In consultation with the House authorities, it has become clear that additional provision is needed for other areas around Parliament Square not covered by Westminster City Council or Greater London Authority by-laws but which are covered by Royal Parks regulations; for example, the lawn area around the statue of George V, and Victoria Tower Gardens. Therefore, these amendments make provision for a power of seizure to be attached to Royal Parks regulations to support the position we have taken for effective enforcement of GLA and Westminster City Council by-laws. These amendments have the support of the House authorities and are in line with the proportionate and targeted approach we are taking in the Bill to deal with disruption in and around the square.
I was at odds with my noble friend in the previous debate. I would like to thank her—on behalf, I am sure, of many Members in all parts of this House—for what she has just said about the area around the statue of George V and the other areas.
I am glad to have reassured my noble friend. I will pick up on a couple of points raised in the debate. My noble friend Lady Hamwee talked about powers for parks regulations. These powers will be exercised by the Metropolitan Police as it has a distinct Royal Parks operational command unit.
My noble friend Lady Kramer also asked about other parks that might be affected by these amendments. The amendments are an enabling power only. They enable DCMS, when making Royal Parks regulations, to apply a power of seizure to any, all or some of the Royal Parks regulations. This comes back to the fact that these reforms are very much focused on the power of seizure. In turn, the Royal Parks regulations apply to a specified list of parks which include Hyde Park, Victoria Tower Gardens, Hampton Court Gardens and Richmond Park, to name but a few. It would be open to DCMS to apply a power of seizure to any, all or some of the parks in that list. I hope that is helpful to my noble friend but if she has any particular concerns about the read-across of this to any park she is interested in, I would be very happy to discuss it with her or let her have fuller information in writing.
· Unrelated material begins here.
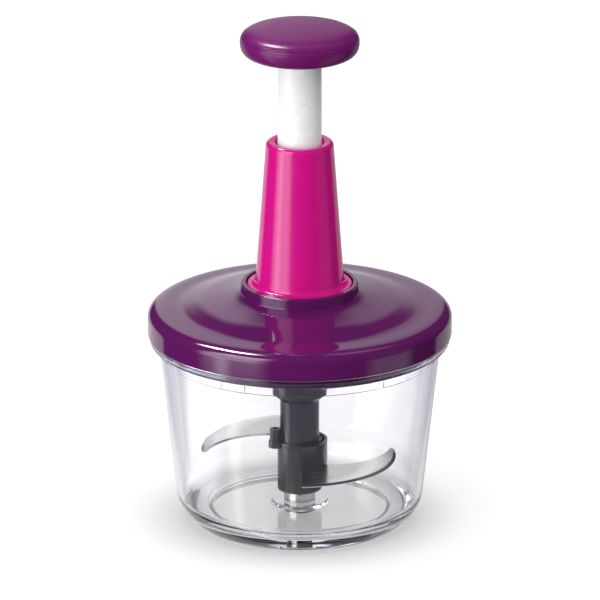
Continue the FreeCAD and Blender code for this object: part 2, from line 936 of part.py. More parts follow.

These amendments are a targeted approach synonymous with what we have set out to achieve in this Bill to deal with disruption in and around the square. Before I move them, I will just touch on the fact that my noble friend Lord Newton of Braintree said that in an earlier debate I had mentioned “four years”. I just said that off the top of my head. Perhaps I should stick to the official brief. I always get into trouble when I go off-piste. I could easily have said six months, a year, 18 months, whatever.
What I was really trying to convey to the House is that we believe that we have a proportionate and sensible proposal to go forward to deal with this long-standing problem. I am not going to be daft enough to say, “Problem solved, my Lords”, and have everyone come back to me in two or four years. We think this is our best effort. It has the support of those who are going to enforce it and they will work together to make it happen. We are hopeful that our endeavours will resolve this problem, but it is not realistic to expect me to say what the timescale will be. My noble friend has known me long enough, and indeed I remember the time when he was a Minister and I was on the Back Benches asking him awkward questions. He knows that we will do our best, and I do not think we can be expected to do more.